On December 6, 2015, 63 percent of Armenians voted in a constitutional referendum, which put the country on course to a parliamentary republic. The amendments that came into force in 2018 extended the executive powers of the prime minister and made the president into a ceremonial figure.

READ MORE: Armenian Revolutionary Federation Party Withdraws From the Ruling Coalition

Sanamyan stated that as the amendments have just taken effect, there is no indication that additional constitutional reform could take place despite Sargsyan leaving.

"This is not being discussed in Armenia at this point. The new constitutional system was only just introduced and has yet to prove itself in practice," Sanamyan said, answering a question on whether the resignation of Sargsyan will lead to constitutional reform.

Broers added that an engaged citizenry was critical to spurring political reform in Armenia rather than constitutional reform, which would be complicated to achieve.

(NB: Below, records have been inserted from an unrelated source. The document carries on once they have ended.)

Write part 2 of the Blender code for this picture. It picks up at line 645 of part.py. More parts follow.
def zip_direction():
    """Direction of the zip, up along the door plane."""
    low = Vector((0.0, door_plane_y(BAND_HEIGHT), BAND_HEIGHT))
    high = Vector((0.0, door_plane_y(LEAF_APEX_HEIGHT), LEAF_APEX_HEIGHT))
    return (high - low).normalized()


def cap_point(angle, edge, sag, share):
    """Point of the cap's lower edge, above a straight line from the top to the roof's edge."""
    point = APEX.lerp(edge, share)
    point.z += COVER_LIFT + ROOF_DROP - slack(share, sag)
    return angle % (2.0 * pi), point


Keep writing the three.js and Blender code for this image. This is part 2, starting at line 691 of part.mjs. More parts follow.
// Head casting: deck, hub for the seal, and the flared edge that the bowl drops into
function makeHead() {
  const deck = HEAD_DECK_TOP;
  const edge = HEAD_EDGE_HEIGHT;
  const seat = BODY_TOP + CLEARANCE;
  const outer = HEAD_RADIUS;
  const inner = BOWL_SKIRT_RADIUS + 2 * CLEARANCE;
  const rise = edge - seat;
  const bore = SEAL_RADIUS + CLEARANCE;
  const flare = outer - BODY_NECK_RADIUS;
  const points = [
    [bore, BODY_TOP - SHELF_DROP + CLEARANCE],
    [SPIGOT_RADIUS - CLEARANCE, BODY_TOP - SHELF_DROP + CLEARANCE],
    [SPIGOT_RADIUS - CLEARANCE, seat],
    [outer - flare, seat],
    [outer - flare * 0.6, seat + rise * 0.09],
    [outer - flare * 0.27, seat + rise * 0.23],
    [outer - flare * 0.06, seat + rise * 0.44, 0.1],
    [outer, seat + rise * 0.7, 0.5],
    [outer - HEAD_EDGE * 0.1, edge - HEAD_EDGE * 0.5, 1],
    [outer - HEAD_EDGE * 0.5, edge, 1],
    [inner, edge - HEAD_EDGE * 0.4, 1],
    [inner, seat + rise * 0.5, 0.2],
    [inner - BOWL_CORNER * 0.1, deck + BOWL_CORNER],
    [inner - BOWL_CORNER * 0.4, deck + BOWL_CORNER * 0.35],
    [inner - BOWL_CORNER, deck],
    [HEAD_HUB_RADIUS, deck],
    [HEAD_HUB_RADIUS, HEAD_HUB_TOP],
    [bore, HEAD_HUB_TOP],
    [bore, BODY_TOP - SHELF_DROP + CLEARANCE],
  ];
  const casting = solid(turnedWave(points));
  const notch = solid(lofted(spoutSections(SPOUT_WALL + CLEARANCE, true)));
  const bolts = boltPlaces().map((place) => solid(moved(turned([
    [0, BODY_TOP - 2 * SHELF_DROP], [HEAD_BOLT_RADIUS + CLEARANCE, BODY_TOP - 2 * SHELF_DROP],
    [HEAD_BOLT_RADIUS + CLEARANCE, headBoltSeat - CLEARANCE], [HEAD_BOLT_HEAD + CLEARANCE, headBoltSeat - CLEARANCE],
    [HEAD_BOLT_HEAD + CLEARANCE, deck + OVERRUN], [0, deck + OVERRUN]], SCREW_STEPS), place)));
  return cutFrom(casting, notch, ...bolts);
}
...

"It still looks as though the enactment of any more constitutional reforms would depend on some complicated and hard-to-achieve coalition politics… The basic point here is that constitutions in Armenia have come and gone. The best curb on unlimited prerogative power is an engaged citizenry, active civil society and a free media," Broers said.

Broers noted that the new parliamentary system was designed to facilitate more institutionalized politics, rather than personality-based politics.

However, Broers stated that it was necessary now for the implementation of the constitutional amendment to the post of prime minister to be implemented in a way that safeguards the office’s power from abuse through state-building.